◆ **Exercise**: Every entry needs to be reproduced exactly.
═══ Source records ═══
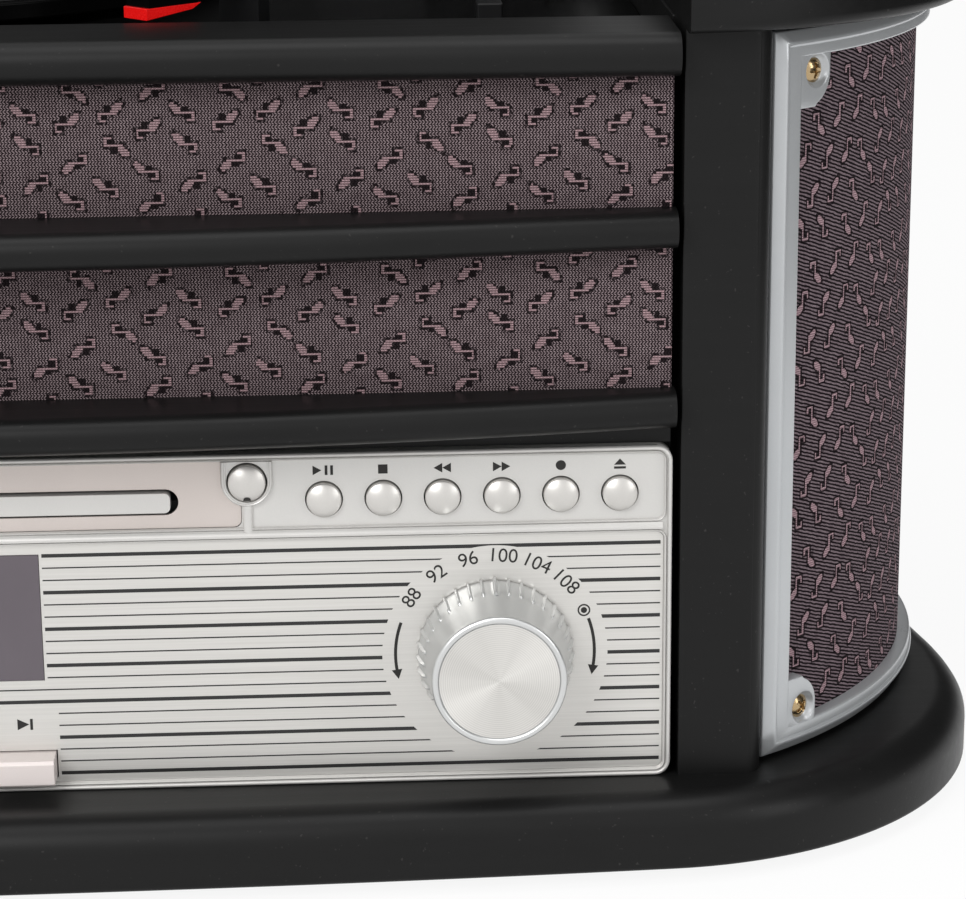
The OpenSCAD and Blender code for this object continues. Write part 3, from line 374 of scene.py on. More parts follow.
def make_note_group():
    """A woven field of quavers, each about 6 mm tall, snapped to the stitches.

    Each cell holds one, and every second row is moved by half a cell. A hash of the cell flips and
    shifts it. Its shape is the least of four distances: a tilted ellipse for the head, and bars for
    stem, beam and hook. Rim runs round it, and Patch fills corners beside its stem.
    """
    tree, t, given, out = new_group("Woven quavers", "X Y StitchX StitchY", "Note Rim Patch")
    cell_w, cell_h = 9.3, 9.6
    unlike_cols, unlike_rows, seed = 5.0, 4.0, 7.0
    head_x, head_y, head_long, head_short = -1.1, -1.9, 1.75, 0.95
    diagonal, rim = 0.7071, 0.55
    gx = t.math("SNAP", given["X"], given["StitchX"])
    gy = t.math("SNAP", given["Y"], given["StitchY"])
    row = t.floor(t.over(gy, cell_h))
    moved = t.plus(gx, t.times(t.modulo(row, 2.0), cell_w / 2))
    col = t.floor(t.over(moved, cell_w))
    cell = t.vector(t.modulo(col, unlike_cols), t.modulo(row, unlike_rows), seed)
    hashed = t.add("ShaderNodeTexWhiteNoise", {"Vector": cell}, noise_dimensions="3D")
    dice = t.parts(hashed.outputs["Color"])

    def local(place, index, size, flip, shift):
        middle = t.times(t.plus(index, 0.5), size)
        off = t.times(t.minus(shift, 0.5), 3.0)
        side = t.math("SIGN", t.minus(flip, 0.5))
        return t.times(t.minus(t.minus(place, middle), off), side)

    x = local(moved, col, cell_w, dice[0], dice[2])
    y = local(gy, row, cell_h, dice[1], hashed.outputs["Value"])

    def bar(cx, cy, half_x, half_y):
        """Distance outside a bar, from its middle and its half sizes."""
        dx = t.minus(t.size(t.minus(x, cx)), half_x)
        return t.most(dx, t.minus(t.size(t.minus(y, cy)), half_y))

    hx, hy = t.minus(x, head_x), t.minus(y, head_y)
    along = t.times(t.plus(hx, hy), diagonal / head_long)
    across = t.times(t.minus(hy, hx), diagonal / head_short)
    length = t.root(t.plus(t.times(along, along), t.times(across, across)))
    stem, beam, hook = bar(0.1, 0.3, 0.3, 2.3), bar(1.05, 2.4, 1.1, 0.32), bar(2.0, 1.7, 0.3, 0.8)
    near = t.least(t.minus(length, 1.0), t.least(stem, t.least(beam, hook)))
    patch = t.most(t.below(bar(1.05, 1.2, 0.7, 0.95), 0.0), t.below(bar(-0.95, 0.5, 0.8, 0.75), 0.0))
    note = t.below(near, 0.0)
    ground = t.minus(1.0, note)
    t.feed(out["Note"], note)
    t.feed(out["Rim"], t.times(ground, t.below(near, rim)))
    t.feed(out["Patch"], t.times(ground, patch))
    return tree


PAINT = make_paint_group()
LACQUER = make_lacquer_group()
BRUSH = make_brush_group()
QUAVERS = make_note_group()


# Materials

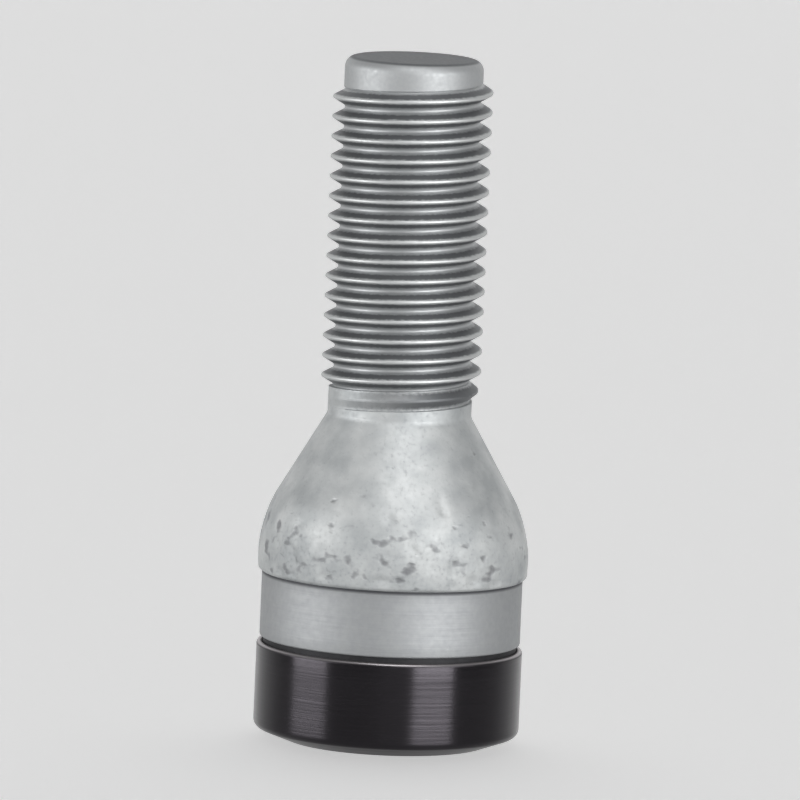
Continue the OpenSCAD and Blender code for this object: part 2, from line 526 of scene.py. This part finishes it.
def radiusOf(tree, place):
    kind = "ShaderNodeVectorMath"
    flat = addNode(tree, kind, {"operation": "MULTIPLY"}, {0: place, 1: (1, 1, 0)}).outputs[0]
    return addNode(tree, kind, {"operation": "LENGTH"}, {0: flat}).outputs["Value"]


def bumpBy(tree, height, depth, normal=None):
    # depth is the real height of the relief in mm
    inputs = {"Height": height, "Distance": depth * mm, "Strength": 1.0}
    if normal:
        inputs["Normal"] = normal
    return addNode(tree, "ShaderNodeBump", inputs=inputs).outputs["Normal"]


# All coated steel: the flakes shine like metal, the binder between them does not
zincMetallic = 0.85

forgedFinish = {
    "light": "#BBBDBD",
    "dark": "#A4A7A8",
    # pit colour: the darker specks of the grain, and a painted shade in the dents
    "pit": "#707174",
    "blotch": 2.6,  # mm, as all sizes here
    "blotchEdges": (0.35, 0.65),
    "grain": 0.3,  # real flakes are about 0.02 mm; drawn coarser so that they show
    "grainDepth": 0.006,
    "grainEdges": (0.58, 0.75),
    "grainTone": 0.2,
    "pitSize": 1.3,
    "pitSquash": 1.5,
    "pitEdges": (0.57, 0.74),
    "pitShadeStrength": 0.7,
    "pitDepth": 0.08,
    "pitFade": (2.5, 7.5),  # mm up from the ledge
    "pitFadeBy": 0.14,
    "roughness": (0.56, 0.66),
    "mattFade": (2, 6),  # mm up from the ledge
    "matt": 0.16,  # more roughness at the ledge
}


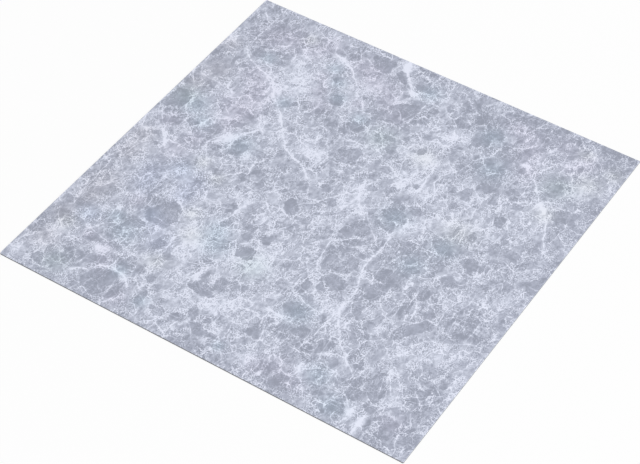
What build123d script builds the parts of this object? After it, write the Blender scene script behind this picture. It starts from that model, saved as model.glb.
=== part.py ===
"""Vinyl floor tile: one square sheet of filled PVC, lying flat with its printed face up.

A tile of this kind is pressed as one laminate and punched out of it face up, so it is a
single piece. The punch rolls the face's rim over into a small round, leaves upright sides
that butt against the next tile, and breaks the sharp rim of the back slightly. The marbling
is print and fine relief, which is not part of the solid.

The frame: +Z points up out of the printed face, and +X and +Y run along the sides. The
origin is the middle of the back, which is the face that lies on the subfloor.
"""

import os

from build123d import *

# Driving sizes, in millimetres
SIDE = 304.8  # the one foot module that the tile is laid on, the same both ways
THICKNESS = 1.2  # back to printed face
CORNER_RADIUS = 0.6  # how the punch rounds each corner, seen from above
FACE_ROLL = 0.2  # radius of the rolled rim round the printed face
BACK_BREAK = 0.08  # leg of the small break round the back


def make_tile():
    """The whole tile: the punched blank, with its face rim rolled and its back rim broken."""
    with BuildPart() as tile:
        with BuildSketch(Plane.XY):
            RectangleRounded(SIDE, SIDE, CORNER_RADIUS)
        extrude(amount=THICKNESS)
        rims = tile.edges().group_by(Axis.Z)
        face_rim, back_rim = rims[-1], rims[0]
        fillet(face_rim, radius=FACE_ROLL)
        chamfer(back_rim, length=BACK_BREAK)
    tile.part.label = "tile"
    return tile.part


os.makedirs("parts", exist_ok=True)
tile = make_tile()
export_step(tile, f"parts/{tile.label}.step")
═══
◆ **Answer for this exercise**:
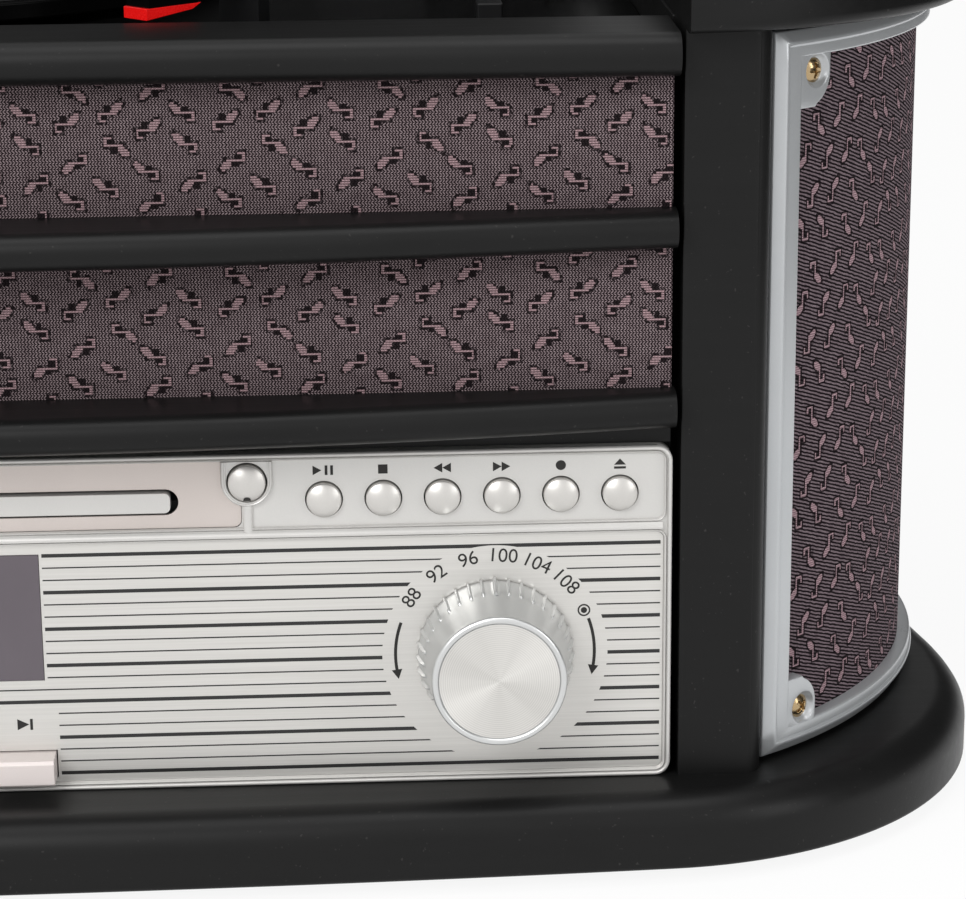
The OpenSCAD and Blender code for this object continues. Write part 3, from line 374 of scene.py on. More parts follow.
def make_note_group():
    """A woven field of quavers, each about 6 mm tall, snapped to the stitches.

    Each cell holds one, and every second row is moved by half a cell. A hash of the cell flips and
    shifts it. Its shape is the least of four distances: a tilted ellipse for the head, and bars for
    stem, beam and hook. Rim runs round it, and Patch fills corners beside its stem.
    """
    tree, t, given, out = new_group("Woven quavers", "X Y StitchX StitchY", "Note Rim Patch")
    cell_w, cell_h = 9.3, 9.6
    unlike_cols, unlike_rows, seed = 5.0, 4.0, 7.0
    head_x, head_y, head_long, head_short = -1.1, -1.9, 1.75, 0.95
    diagonal, rim = 0.7071, 0.55
    gx = t.math("SNAP", given["X"], given["StitchX"])
    gy = t.math("SNAP", given["Y"], given["StitchY"])
    row = t.floor(t.over(gy, cell_h))
    moved = t.plus(gx, t.times(t.modulo(row, 2.0), cell_w / 2))
    col = t.floor(t.over(moved, cell_w))
    cell = t.vector(t.modulo(col, unlike_cols), t.modulo(row, unlike_rows), seed)
    hashed = t.add("ShaderNodeTexWhiteNoise", {"Vector": cell}, noise_dimensions="3D")
    dice = t.parts(hashed.outputs["Color"])

    def local(place, index, size, flip, shift):
        middle = t.times(t.plus(index, 0.5), size)
        off = t.times(t.minus(shift, 0.5), 3.0)
        side = t.math("SIGN", t.minus(flip, 0.5))
        return t.times(t.minus(t.minus(place, middle), off), side)

    x = local(moved, col, cell_w, dice[0], dice[2])
    y = local(gy, row, cell_h, dice[1], hashed.outputs["Value"])

    def bar(cx, cy, half_x, half_y):
        """Distance outside a bar, from its middle and its half sizes."""
        dx = t.minus(t.size(t.minus(x, cx)), half_x)
        return t.most(dx, t.minus(t.size(t.minus(y, cy)), half_y))

    hx, hy = t.minus(x, head_x), t.minus(y, head_y)
    along = t.times(t.plus(hx, hy), diagonal / head_long)
    across = t.times(t.minus(hy, hx), diagonal / head_short)
    length = t.root(t.plus(t.times(along, along), t.times(across, across)))
    stem, beam, hook = bar(0.1, 0.3, 0.3, 2.3), bar(1.05, 2.4, 1.1, 0.32), bar(2.0, 1.7, 0.3, 0.8)
    near = t.least(t.minus(length, 1.0), t.least(stem, t.least(beam, hook)))
    patch = t.most(t.below(bar(1.05, 1.2, 0.7, 0.95), 0.0), t.below(bar(-0.95, 0.5, 0.8, 0.75), 0.0))
    note = t.below(near, 0.0)
    ground = t.minus(1.0, note)
    t.feed(out["Note"], note)
    t.feed(out["Rim"], t.times(ground, t.below(near, rim)))
    t.feed(out["Patch"], t.times(ground, patch))
    return tree


PAINT = make_paint_group()
LACQUER = make_lacquer_group()
BRUSH = make_brush_group()
QUAVERS = make_note_group()


# Materials

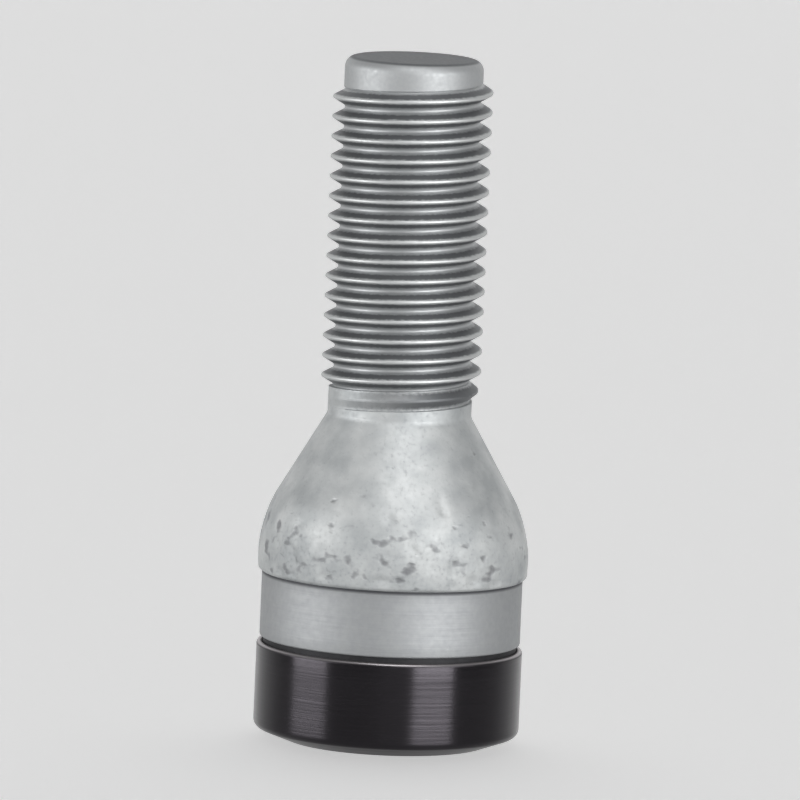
Continue the OpenSCAD and Blender code for this object: part 2, from line 526 of scene.py. This part finishes it.
def radiusOf(tree, place):
    kind = "ShaderNodeVectorMath"
    flat = addNode(tree, kind, {"operation": "MULTIPLY"}, {0: place, 1: (1, 1, 0)}).outputs[0]
    return addNode(tree, kind, {"operation": "LENGTH"}, {0: flat}).outputs["Value"]


def bumpBy(tree, height, depth, normal=None):
    # depth is the real height of the relief in mm
    inputs = {"Height": height, "Distance": depth * mm, "Strength": 1.0}
    if normal:
        inputs["Normal"] = normal
    return addNode(tree, "ShaderNodeBump", inputs=inputs).outputs["Normal"]


# All coated steel: the flakes shine like metal, the binder between them does not
zincMetallic = 0.85

forgedFinish = {
    "light": "#BBBDBD",
    "dark": "#A4A7A8",
    # pit colour: the darker specks of the grain, and a painted shade in the dents
    "pit": "#707174",
    "blotch": 2.6,  # mm, as all sizes here
    "blotchEdges": (0.35, 0.65),
    "grain": 0.3,  # real flakes are about 0.02 mm; drawn coarser so that they show
    "grainDepth": 0.006,
    "grainEdges": (0.58, 0.75),
    "grainTone": 0.2,
    "pitSize": 1.3,
    "pitSquash": 1.5,
    "pitEdges": (0.57, 0.74),
    "pitShadeStrength": 0.7,
    "pitDepth": 0.08,
    "pitFade": (2.5, 7.5),  # mm up from the ledge
    "pitFadeBy": 0.14,
    "roughness": (0.56, 0.66),
    "mattFade": (2, 6),  # mm up from the ledge
    "matt": 0.16,  # more roughness at the ledge
}


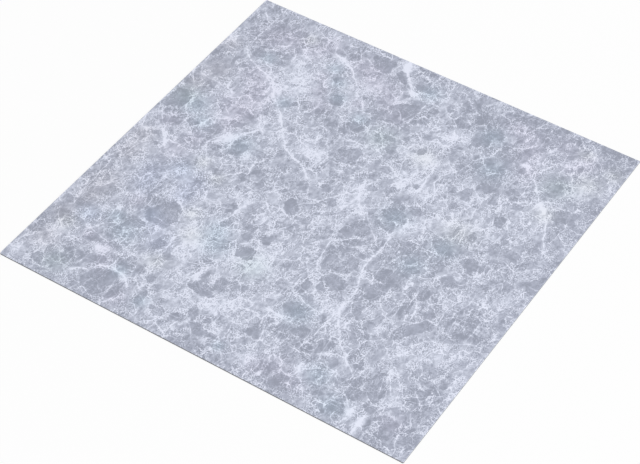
What build123d script builds the parts of this object? After it, write the Blender scene script behind this picture. It starts from that model, saved as model.glb.
=== part.py ===
"""Vinyl floor tile: one square sheet of filled PVC, lying flat with its printed face up.

A tile of this kind is pressed as one laminate and punched out of it face up, so it is a
single piece. The punch rolls the face's rim over into a small round, leaves upright sides
that butt against the next tile, and breaks the sharp rim of the back slightly. The marbling
is print and fine relief, which is not part of the solid.

The frame: +Z points up out of the printed face, and +X and +Y run along the sides. The
origin is the middle of the back, which is the face that lies on the subfloor.
"""

import os

from build123d import *

# Driving sizes, in millimetres
SIDE = 304.8  # the one foot module that the tile is laid on, the same both ways
THICKNESS = 1.2  # back to printed face
CORNER_RADIUS = 0.6  # how the punch rounds each corner, seen from above
FACE_ROLL = 0.2  # radius of the rolled rim round the printed face
BACK_BREAK = 0.08  # leg of the small break round the back


def make_tile():
    """The whole tile: the punched blank, with its face rim rolled and its back rim broken."""
    with BuildPart() as tile:
        with BuildSketch(Plane.XY):
            RectangleRounded(SIDE, SIDE, CORNER_RADIUS)
        extrude(amount=THICKNESS)
        rims = tile.edges().group_by(Axis.Z)
        face_rim, back_rim = rims[-1], rims[0]
        fillet(face_rim, radius=FACE_ROLL)
        chamfer(back_rim, length=BACK_BREAK)
    tile.part.label = "tile"
    return tile.part


os.makedirs("parts", exist_ok=True)
tile = make_tile()
export_step(tile, f"parts/{tile.label}.step")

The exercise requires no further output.